I know a lot depends on circumstances (location, advertising etc. ) but I just wondered if most of you meat goat breeders make any money at it? And I'm not asking are they making you millions. All I'm asking is if you break even and have a little extra besides? (Probably kind of a touchy question, but there it is).


----------



## Little-Bits-N-Pieces (Apr 7, 2013)

Yes, I do make money on them, more than break even. My friend donna does very well with them too.
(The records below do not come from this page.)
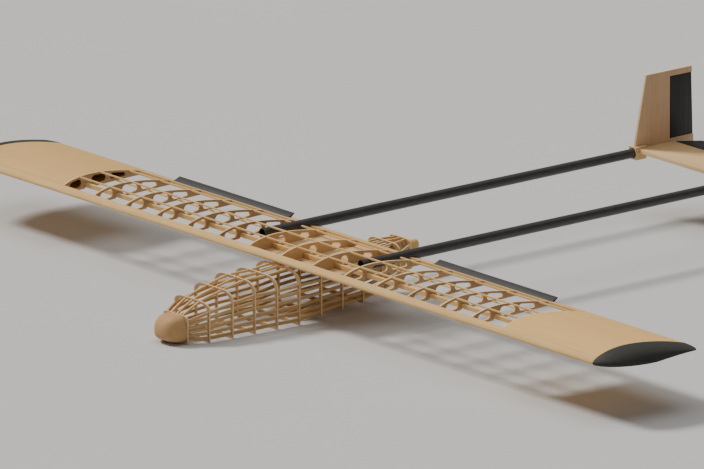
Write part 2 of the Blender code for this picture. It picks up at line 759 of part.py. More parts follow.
def former_outline(former, notched=True):
    """Outer edge of a former: flat deck, round shoulders, upright walls, flat belly."""
    _, deck_half, wall_half, top, bottom = former
    scale = wall_scale(top, bottom)
    drop = SHOULDER_DROP * scale
    corner = BELLY_CORNER * scale
    shoulder = [
        (deck_half + (wall_half - deck_half) * math.sin(turn), top - drop * (1 - math.cos(turn)))
        for turn in spread(0.0, math.pi / 2, 5)
    ]
    deck = wall = belly = other_wall = []
    if notched:
        wide = WALL_STRINGER_HEIGHT + 2 * NOTCH_GAP
        deep = WALL_STRINGER_DEPTH + FORMER_PROUD + NOTCH_GAP
        across = DECK_STRINGER_WIDTH + 2 * NOTCH_GAP
        down = DECK_STRINGER_DEPTH + NOTCH_GAP
        levels = wall_levels(top, bottom)
        deck = edge_notches(deck_places(deck_half), across, down, top, -1, False)
        wall = edge_notches(levels, wide, deep, wall_half, -1, True)
        belly = edge_notches(belly_places(wall_half)[::-1], across, down + FORMER_PROUD, bottom, 1, False)
        other_wall = edge_notches(levels[::-1], wide, deep, -wall_half, 1, True)
    left_shoulder = [(-x, z) for x, z in reversed(shoulder)]
    corners = [(wall_half, bottom + corner), (wall_half - corner, bottom)]
    other_corners = [(-wall_half + corner, bottom), (-wall_half, bottom + corner)]
    return left_shoulder + deck + shoulder + wall + corners + belly + other_corners + other_wall


def former_opening(former):
    """Inner edge of a former's ring, which follows its outer edge."""
    _, deck_half, wall_half, top, bottom = former
    scale = wall_scale(top, bottom)
    side = wall_half - FORMER_SIDE_RIM
    roof = top - FORMER_DECK_RIM
    floor = bottom + FORMER_SIDE_RIM
    drop = SHOULDER_DROP * scale
    corner = BELLY_CORNER * scale
    half = [
        (deck_half + (side - deck_half) * math.sin(turn), roof - drop * (1 - math.cos(turn)))
        for turn in spread(0.0, math.pi / 2, 4)
    ]
    half += [(side, floor + corner), (side - corner, floor)]
    return half[::-1] + [(-x, z) for x, z in half]


def pod_point(point):
    return (point[0], WING_EDGE_Z + point[1])


def make_formers():
    for number, former in enumerate(formers()[1:-1], 1):
        middle = WING_EDGE_Y + former[0]
        loops = [[pod_point(point) for point in former_outline(former)]]
        loops.append([pod_point(point) for point in former_opening(former)])
        low, high = middle - FORMER_THICKNESS / 2, middle + FORMER_THICKNESS / 2
        plate(f"pod_former_{number:02d}", loops, low, high, along_y, origin=(0.0, middle, WING_EDGE_Z + former[4]))


def strip(name, centres, width, height):
    """A straight-grained strip bent through a list of section centres."""
    rings = []
    for x, y, z in centres:
        a, b = width / 2, height / 2
        rings.append([(x - a, y, z - b), (x + a, y, z - b), (x + a, y, z + b), (x - a, y, z + b)])
    points, faces = loft_mesh(rings)
    return make_object(name, points, faces, "balsa")


def stringer_paths():
    """Section centres of every pod stringer, with its width and height."""
    paths = []
    for index in range(3):
        path = []
        for back, deck_half, _, top, _ in formers():
            path.append((deck_places(deck_half)[index], back, top - DECK_STRINGER_DEPTH / 2))
        paths.append((path, DECK_STRINGER_WIDTH, DECK_STRINGER_DEPTH))
        path = []
        for back, _, wall_half, _, bottom in formers():
            rise = bottom + FORMER_PROUD + DECK_STRINGER_DEPTH / 2
            path.append((belly_places(wall_half)[index], back, rise))
        paths.append((path, DECK_STRINGER_WIDTH, DECK_STRINGER_DEPTH))
    for side in (-1, 1):
        for level in range(WALL_STRINGERS):
            path = []
            for back, _, wall_half, top, bottom in formers():
                x = side * (wall_half - FORMER_PROUD - WALL_STRINGER_DEPTH / 2)
                path.append((x, back, wall_levels(top, bottom)[level]))
            paths.append((path, WALL_STRINGER_DEPTH, WALL_STRINGER_HEIGHT))
    return paths


def make_stringer_cage():
    """The pod's long strips, glued at their ends to a front ring and to the rear bulkhead."""
    pieces = bpy.data.collections.new("cage_pieces")
    bpy.context.scene.collection.children.link(pieces)
    for number, (path, width, height) in enumerate(stringer_paths()):
        centres = [(x, WING_EDGE_Y + back, WING_EDGE_Z + rise) for x, back, rise in path]
        piece = strip(f"cage_strip_{number}", centres, width, height)
        put_aside(piece, pieces)
    last = formers()[-1]
    outline = [pod_point(point) for point in former_outline(last, notched=False)]
    middle = WING_EDGE_Y + last[0]
    bulkhead = plate("cage_bulkhead", [outline], middle - FORMER_THICKNESS, middle + FORMER_THICKNESS, along_y)
    put_aside(bulkhead, pieces)
    first = formers()[0]
    middle = WING_EDGE_Y + first[0]
    loops = [[pod_point(point) for point in former_outline(first, notched=False)]]
    loops.append([pod_point(point) for point in former_opening(first)])
    front = WING_EDGE_Y + NOSE_BACK_Y + GAP
    cage = plate("pod_stringer_cage", loops, front, middle + FORMER_THICKNESS / 2, along_y)
    joined = cage.modifiers.new("glue", "BOOLEAN")
    joined.operation = "UNION"
    joined.operand_type = "COLLECTION"
    joined.collection = pieces


def put_aside(obj, collection):
    obj.hide_render = True
    obj.display_type = "WIRE"
    bpy.context.scene.collection.objects.unlink(obj)
    collection.objects.link(obj)


def make_nose_block():
    """A carved block: rounded rectangle sections shrinking to a blunt tip."""
    _, _, wall_half, top, bottom = formers()[0]
    middle = (top + bottom) / 2
    half_height = (top - bottom) / 2
    rings = []
    for share in (0.0, 0.3, 0.55, 0.75, 0.88, 0.96, 0.995):
        size = (1 - share**NOSE_BLUNTNESS) ** (1 / NOSE_BLUNTNESS)
        y = WING_EDGE_Y + NOSE_BACK_Y + (NOSE_TIP_Y - NOSE_BACK_Y) * share
        sink = -NOSE_SINK * share * (1 - size)
        ring = []
        for i in range(20):
            turn = 2 * math.pi * i / 20
            a = math.copysign(abs(math.cos(turn)) ** NOSE_ROUNDNESS, math.cos(turn))
            b = math.copysign(abs(math.sin(turn)) ** NOSE_ROUNDNESS, math.sin(turn))
            ring.append((wall_half * size * a, y, WING_EDGE_Z + middle + sink + half_height * size * b))
        rings.append(ring)
    points, faces = loft_mesh(rings)
    make_object("nose_block", points, faces, "balsa", smooth=True)


def make_motor_boss():
    front = WING_EDGE_Y + formers()[-1][0] + FORMER_THICKNESS + GAP
    height = WING_EDGE_Z - BOSS_DROP
    rod("motor_boss", (0.0, front, height), (0.0, front + BOSS_LENGTH, height), BOSS_RADIUS, "balsa", ROUND_SIDES)


def main():
    clear_scene()
    make_ribs()
    make_leading_edge()
    make_wing_stringers()
    make_main_spar()
    make_centre_floor()
    make_trailing_edges()
    make_outer_panels()
    make_tip_caps()
    make_ailerons()
    make_booms()
    make_sockets()
    make_fins()
    make_stabiliser()
    make_elevator()
    make_formers()
    make_stringer_cage()
    make_nose_block()
    make_motor_boss()


main()
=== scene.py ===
"""Looks of an uncovered twin-boom model airframe, dressed over its fixed frame.

Every piece is placed from the frame's own boxes. +X is port, +Y aft and +Z up, in metres.
"""

from __future__ import annotations

import logging
import math
import random
from dataclasses import dataclass, field
from enum import Enum
from typing import Callable, Sequence

import bmesh
import bpy
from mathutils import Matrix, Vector
from mathutils.geometry import tessellate_polygon

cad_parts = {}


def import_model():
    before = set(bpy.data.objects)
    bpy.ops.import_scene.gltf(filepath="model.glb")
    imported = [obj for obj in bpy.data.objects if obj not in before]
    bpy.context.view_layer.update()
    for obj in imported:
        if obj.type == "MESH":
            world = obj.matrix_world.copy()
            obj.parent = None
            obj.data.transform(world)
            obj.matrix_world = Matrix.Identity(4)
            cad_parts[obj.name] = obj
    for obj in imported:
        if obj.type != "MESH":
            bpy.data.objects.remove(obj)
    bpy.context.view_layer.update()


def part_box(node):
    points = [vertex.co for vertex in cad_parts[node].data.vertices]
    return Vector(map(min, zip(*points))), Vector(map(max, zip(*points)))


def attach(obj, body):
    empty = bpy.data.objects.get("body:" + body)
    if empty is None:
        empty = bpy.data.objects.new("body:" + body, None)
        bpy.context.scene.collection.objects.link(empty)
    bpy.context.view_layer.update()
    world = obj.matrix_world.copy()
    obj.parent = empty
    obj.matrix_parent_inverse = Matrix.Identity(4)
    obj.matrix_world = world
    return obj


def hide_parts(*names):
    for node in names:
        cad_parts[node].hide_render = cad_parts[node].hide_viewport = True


LOG = logging.getLogger("airframe")
AIRFRAME = "airframe"
SIDES = {"port": 1, "starboard": -1}
ACROSS, AFT, UP = (1.0, 0.0, 0.0), (0.0, 1.0, 0.0), (0.0, 0.0, 1.0)

Point = tuple[float, float, float]
Flat = tuple[float, float]
Colour = tuple[float, float, float]
Shell = tuple[list[Point], list[tuple[int, ...]]]


class Grain(Enum):
    """Which way the wood's fibres run, as the stretch of its pattern along X, Y and Z."""

    SPAN = (0.045, 1.0, 1.0)
    LENGTH = (1.0, 0.045, 1.0)
    UPRIGHT = (1.0, 1.0, 0.045)


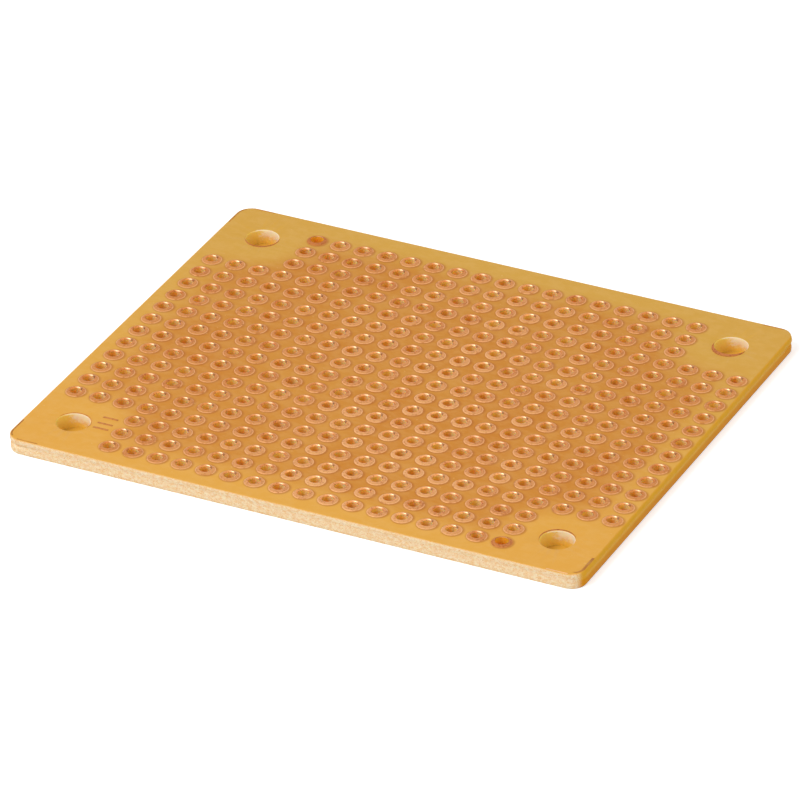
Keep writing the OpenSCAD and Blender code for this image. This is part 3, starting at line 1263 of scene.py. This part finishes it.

She had over 14 kids born this year, most were doelings and she sells them to show homes at $1000 per weaned doeling.


----------



## MoKa-Farms (Jun 19, 2013)

Little-Bits-N-Pieces-ADG said:


> Yes, I do make money on them, more than break even. My friend donna does very well with them too. She had over 14 kids born this year, most were doelings and she sells them to show homes at $1000 per weaned doeling.


Wow. Just wow.


----------



## mirage_mp (Jun 29, 2013)

If you don't mind my asking, what breed? Is it better to go purebred or cross like Nubian/Boer?


----------



## nancy d (Oct 5, 2007)

Our prices go all over the map depending on if they go for meat or show; weight or conformation, if they are registered etc.
But generally 150 up at weaning for meat.
Boer/Nub cross makes for excellent growth.


----------



## toth boer goats (Jul 20, 2008)

I agree NancyD


----------



## mirage_mp (Jun 29, 2013)

Thank you.


----------



## Little-Bits-N-Pieces (Apr 7, 2013)

She has mostly fullbloods but she also has high percentage Boers.


----------



## CantMiss (Mar 25, 2013)

They earn their keep or down the road they go.


----------



## sunrisefarms17 (Jun 24, 2013)

I'm a new goat breeder and i just have 12 right now i started in may but i sell my whethers at Arthur auction sell barn and I've had my 80 pound go for $155 and my 65 pound go for $130.00. I payed $75.00 for them when they were 2 months old (Boers) So to answer your question yes I've broke even and had plenty extra.


----------



## sunrisefarms17 (Jun 24, 2013)

Oh and i forgot to mention that the arthur sell barn price per pound as of July 8th was $1.99 so ive had good luck up there.


----------